-- Exercise details --
In the entries below, find the lines with the word "Blender" and copy them.

-- Listed records --
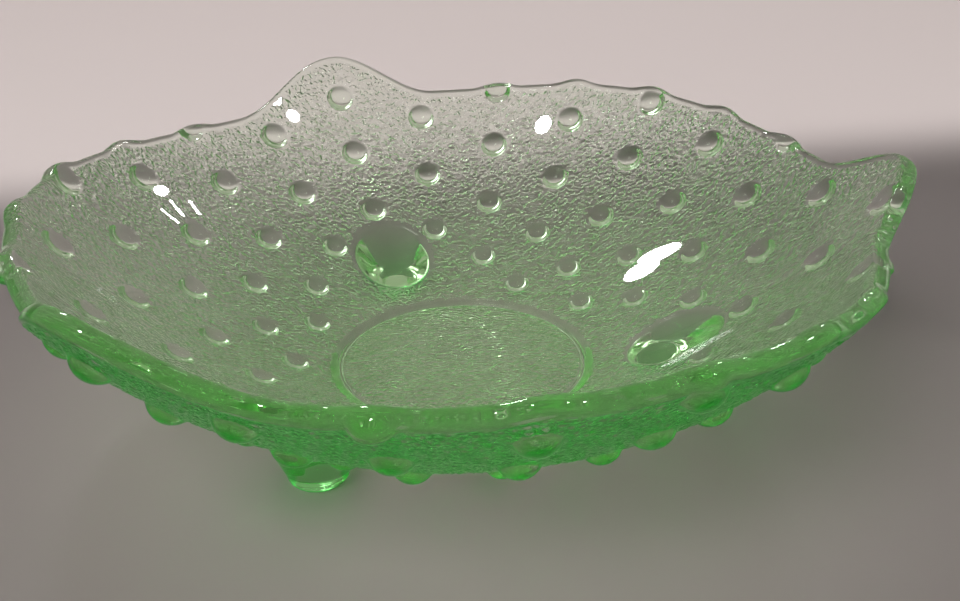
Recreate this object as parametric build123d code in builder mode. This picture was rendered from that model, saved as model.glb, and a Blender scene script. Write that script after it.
==
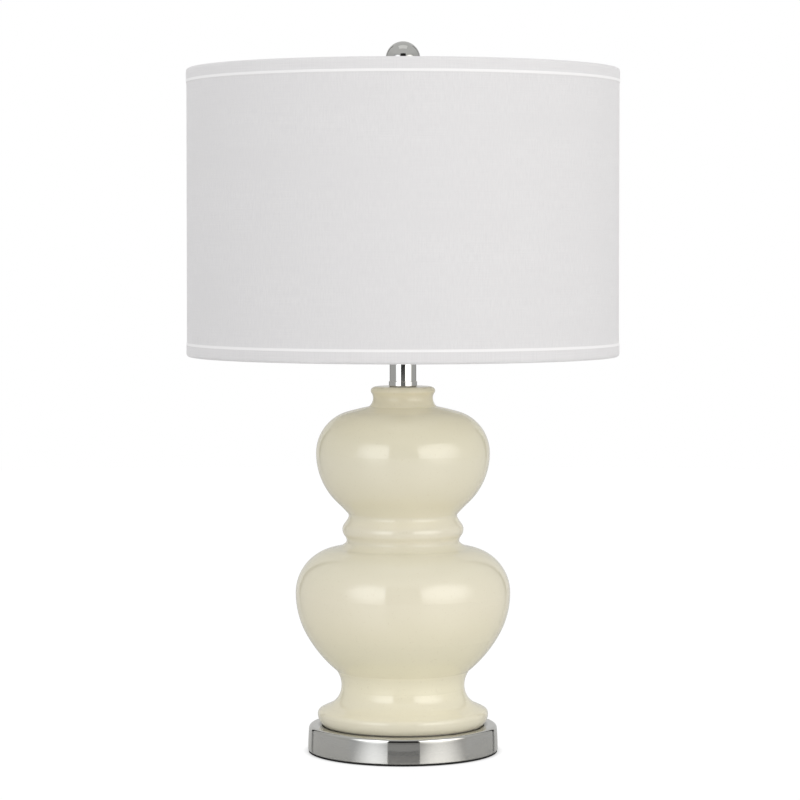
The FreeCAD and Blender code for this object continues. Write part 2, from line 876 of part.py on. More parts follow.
--
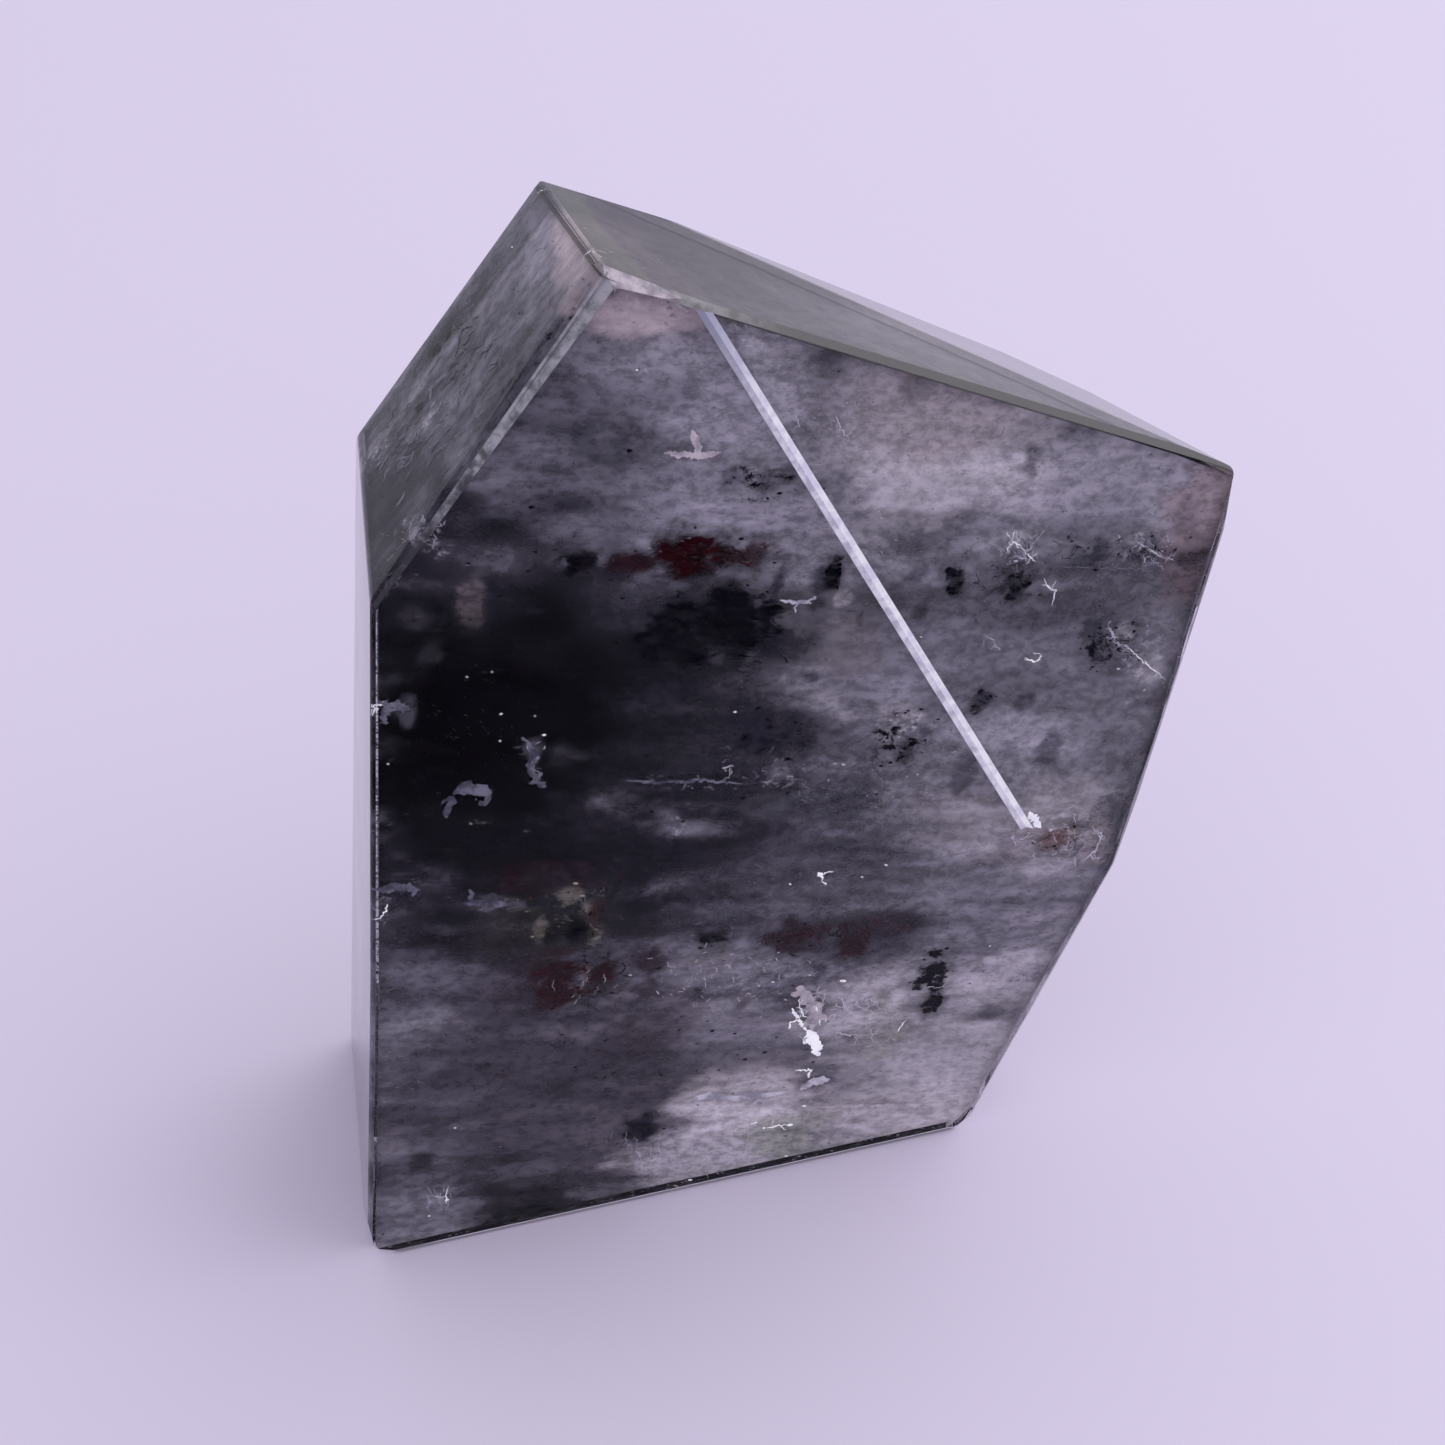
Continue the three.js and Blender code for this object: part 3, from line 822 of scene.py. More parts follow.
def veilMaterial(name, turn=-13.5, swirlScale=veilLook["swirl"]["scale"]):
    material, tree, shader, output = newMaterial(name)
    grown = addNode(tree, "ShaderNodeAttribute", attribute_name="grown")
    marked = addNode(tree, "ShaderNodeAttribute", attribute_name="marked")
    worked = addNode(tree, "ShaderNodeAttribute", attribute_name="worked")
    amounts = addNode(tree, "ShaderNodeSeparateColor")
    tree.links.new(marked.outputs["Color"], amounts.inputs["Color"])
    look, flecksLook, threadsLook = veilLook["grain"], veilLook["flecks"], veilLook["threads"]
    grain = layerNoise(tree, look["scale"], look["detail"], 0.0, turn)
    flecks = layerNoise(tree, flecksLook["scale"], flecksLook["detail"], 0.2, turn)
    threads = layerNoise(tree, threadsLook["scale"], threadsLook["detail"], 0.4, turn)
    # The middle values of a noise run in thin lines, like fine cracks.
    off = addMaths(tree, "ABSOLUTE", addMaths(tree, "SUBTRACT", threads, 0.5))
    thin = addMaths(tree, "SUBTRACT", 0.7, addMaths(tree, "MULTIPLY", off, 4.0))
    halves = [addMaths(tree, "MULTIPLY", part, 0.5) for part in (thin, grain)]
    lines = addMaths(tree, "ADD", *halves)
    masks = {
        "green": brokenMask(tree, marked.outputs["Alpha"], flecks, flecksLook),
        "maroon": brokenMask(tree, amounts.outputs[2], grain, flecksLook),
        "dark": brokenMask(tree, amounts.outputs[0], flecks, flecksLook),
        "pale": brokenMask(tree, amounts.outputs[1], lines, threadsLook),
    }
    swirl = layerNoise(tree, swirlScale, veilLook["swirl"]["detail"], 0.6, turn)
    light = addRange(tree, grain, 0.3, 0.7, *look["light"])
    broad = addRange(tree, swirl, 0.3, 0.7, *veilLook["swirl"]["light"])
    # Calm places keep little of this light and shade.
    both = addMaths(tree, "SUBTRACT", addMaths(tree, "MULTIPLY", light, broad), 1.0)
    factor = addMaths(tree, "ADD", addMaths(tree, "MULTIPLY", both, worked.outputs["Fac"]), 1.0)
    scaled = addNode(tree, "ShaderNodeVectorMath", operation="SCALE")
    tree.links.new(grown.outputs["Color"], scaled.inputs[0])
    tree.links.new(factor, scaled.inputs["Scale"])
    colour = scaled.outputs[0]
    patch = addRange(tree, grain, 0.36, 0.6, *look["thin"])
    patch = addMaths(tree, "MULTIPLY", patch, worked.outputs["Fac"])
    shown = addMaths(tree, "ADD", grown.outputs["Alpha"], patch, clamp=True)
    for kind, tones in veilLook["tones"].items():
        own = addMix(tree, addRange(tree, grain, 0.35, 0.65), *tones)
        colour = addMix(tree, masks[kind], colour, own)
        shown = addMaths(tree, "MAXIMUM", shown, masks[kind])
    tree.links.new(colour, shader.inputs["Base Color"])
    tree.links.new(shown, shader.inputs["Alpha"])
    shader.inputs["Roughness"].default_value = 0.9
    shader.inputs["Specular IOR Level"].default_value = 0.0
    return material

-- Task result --
Recreate this object as parametric build123d code in builder mode. This picture was rendered from that model, saved as model.glb, and a Blender scene script. Write that script after it.
The FreeCAD and Blender code for this object continues. Write part 2, from line 876 of part.py on. More parts follow.
Continue the three.js and Blender code for this object: part 3, from line 822 of scene.py. More parts follow.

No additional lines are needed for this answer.